CP: I work more intuitively. I don’t calculate any specific balance. At the same time, the project began with an interest in the intersection of mediums. My primary interest is working to create a venue in which people have access to work outside of a mainstream cultural market. Similarly, I am interested in facilitating a space in which artists have access to a public. I am especially interested in the dialogue that happens around that work, within that community. Being open to different mediums develops my thinking, just as it seems to further support and enrich the art community with literature, or the literary community with art.

MO: The Green Lantern Press’s blog is updated pretty frequently. Recently you posted about some of your ideas for the new exhibition space. How do you use the blog to flush out ideas for your projects?
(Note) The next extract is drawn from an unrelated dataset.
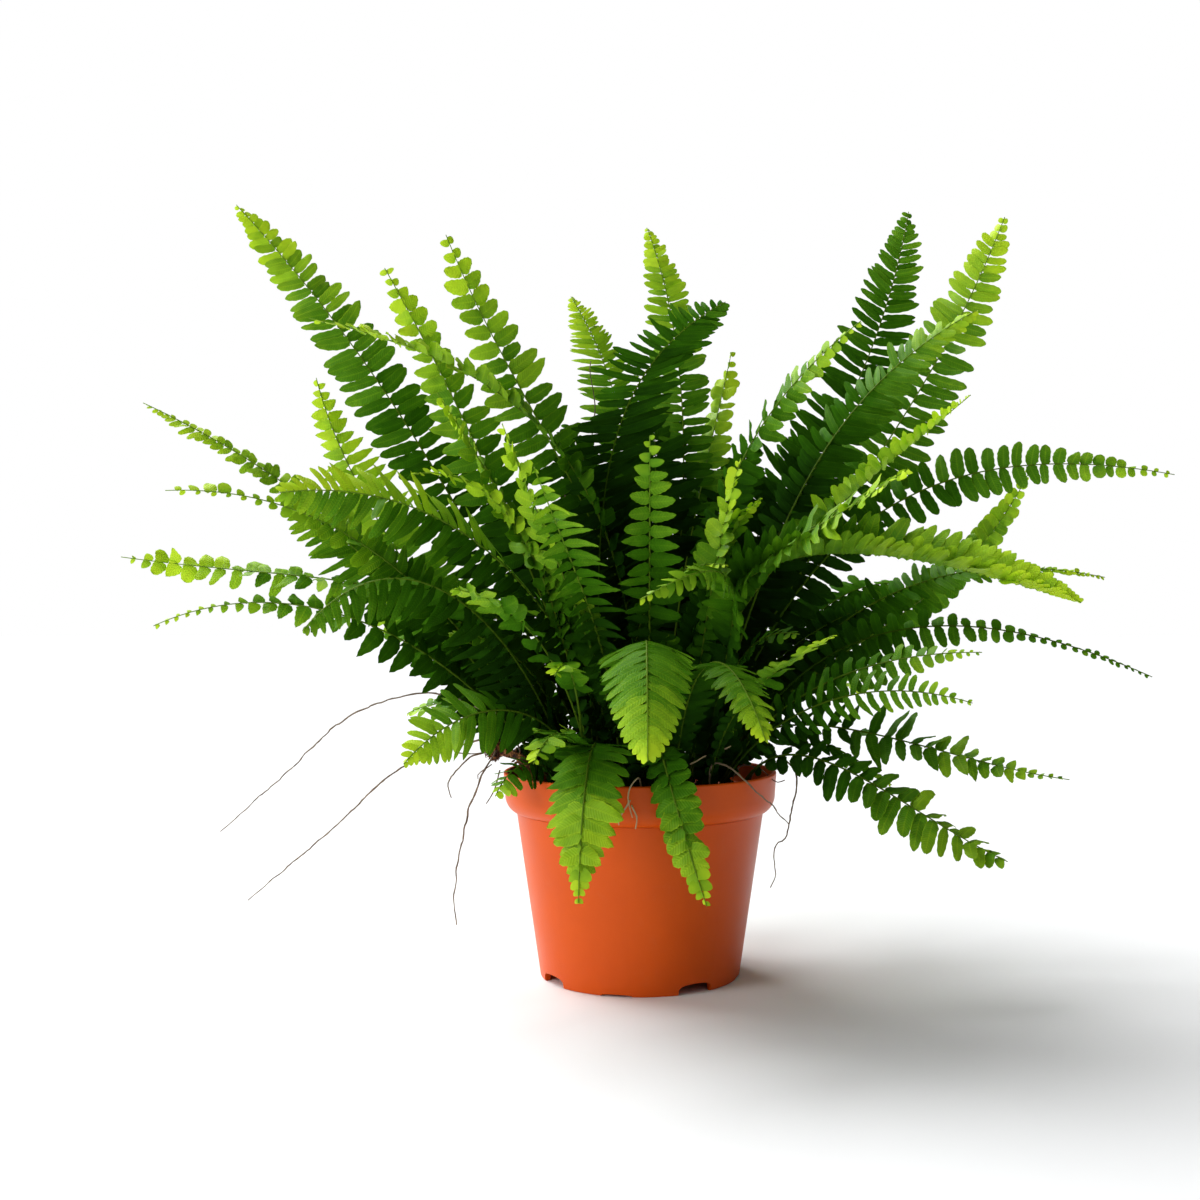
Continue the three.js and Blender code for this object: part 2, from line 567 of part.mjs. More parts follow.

CP: Ha! I don’t even know exactly, except that the blog is this great venue and impetus to form thoughts in a formal/semi-formal way. I like thinking about it as a notebook, so I’ll post sketches of things that I’m working on, or make posts about events at The Green Lantern. Sometimes it feels like a site for public address (for instance when I made the post about what the next incarnation of The Green Lantern will be about, mapping if it’s gallery/press/cafe/bar/bookstore/residency. I have really good weeks where I have tons of things to post and then all of a sudden, I’ll feel very dry and it’ll be harder to focus on posting something. I think it’s great though; it’s like watering a plant.